→ Task requirements: Extract the first line through the line containing "bpy.context.view_layer.objects.active = piece" from the listing below, exactly as written.

→ Information shown:
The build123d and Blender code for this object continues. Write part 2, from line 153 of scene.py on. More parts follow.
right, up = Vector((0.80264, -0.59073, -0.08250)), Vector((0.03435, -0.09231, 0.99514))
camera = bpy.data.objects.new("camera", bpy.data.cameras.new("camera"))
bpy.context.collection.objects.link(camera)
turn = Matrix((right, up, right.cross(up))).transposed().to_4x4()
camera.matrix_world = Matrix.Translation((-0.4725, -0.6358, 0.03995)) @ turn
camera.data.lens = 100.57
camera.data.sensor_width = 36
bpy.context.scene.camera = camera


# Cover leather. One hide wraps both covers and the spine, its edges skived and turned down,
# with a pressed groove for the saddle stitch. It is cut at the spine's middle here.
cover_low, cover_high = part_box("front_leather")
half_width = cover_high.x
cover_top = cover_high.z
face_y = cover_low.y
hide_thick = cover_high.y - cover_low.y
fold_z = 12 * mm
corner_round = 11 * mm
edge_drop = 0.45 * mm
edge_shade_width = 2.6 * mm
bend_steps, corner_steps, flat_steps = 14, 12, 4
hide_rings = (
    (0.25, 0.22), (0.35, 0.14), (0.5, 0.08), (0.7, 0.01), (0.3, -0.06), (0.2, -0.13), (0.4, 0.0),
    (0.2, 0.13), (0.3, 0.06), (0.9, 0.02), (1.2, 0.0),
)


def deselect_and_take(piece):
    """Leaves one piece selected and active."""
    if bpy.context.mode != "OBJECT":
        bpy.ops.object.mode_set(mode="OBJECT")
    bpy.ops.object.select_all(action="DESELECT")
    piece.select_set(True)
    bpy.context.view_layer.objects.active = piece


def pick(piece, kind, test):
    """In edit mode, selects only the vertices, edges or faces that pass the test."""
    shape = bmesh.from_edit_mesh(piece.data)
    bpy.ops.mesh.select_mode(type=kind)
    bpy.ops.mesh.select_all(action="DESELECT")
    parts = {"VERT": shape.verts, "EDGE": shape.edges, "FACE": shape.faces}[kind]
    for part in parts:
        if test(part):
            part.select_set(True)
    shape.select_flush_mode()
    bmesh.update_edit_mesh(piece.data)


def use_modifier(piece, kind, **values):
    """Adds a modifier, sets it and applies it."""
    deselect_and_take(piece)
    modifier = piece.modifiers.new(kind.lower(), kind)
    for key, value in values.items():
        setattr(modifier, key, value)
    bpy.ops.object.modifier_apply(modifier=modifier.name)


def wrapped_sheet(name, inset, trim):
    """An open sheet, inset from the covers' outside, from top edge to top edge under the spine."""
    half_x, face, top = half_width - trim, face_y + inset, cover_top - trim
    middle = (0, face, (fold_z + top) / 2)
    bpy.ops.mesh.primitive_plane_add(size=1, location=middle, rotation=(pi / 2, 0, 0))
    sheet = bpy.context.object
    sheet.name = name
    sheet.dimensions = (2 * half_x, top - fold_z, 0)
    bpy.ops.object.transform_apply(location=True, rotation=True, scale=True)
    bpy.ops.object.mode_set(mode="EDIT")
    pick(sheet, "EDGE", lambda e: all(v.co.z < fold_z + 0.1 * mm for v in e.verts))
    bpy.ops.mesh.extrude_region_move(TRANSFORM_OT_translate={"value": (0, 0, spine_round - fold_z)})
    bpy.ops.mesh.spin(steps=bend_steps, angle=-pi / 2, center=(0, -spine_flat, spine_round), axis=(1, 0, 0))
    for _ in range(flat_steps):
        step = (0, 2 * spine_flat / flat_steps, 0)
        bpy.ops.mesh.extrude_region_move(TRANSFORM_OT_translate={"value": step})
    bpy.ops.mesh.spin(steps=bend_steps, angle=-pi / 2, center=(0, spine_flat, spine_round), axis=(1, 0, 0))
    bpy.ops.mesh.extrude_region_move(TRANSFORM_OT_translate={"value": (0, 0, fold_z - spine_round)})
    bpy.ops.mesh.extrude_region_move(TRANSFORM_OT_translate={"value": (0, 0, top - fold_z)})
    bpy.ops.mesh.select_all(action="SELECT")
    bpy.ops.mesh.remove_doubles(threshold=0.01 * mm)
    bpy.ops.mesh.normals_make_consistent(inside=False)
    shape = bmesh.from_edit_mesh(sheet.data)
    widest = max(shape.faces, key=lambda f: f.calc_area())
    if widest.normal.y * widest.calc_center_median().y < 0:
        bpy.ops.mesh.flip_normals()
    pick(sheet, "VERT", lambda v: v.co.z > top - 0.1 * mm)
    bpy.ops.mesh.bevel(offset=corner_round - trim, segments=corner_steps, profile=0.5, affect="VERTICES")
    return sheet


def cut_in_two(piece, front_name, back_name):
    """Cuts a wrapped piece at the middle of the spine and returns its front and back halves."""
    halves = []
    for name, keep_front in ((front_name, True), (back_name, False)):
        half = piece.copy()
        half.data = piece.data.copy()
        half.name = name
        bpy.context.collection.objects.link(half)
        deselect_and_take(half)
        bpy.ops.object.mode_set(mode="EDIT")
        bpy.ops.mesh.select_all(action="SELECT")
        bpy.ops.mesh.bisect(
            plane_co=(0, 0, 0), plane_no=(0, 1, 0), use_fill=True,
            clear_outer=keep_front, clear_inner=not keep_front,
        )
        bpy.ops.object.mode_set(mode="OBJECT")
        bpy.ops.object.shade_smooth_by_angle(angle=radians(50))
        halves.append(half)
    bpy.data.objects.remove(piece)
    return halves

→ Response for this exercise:
The build123d and Blender code for this object continues. Write part 2, from line 153 of scene.py on. More parts follow.
right, up = Vector((0.80264, -0.59073, -0.08250)), Vector((0.03435, -0.09231, 0.99514))
camera = bpy.data.objects.new("camera", bpy.data.cameras.new("camera"))
bpy.context.collection.objects.link(camera)
turn = Matrix((right, up, right.cross(up))).transposed().to_4x4()
camera.matrix_world = Matrix.Translation((-0.4725, -0.6358, 0.03995)) @ turn
camera.data.lens = 100.57
camera.data.sensor_width = 36
bpy.context.scene.camera = camera


# Cover leather. One hide wraps both covers and the spine, its edges skived and turned down,
# with a pressed groove for the saddle stitch. It is cut at the spine's middle here.
cover_low, cover_high = part_box("front_leather")
half_width = cover_high.x
cover_top = cover_high.z
face_y = cover_low.y
hide_thick = cover_high.y - cover_low.y
fold_z = 12 * mm
corner_round = 11 * mm
edge_drop = 0.45 * mm
edge_shade_width = 2.6 * mm
bend_steps, corner_steps, flat_steps = 14, 12, 4
hide_rings = (
    (0.25, 0.22), (0.35, 0.14), (0.5, 0.08), (0.7, 0.01), (0.3, -0.06), (0.2, -0.13), (0.4, 0.0),
    (0.2, 0.13), (0.3, 0.06), (0.9, 0.02), (1.2, 0.0),
)


def deselect_and_take(piece):
    """Leaves one piece selected and active."""
    if bpy.context.mode != "OBJECT":
        bpy.ops.object.mode_set(mode="OBJECT")
    bpy.ops.object.select_all(action="DESELECT")
    piece.select_set(True)
    bpy.context.view_layer.objects.active = piece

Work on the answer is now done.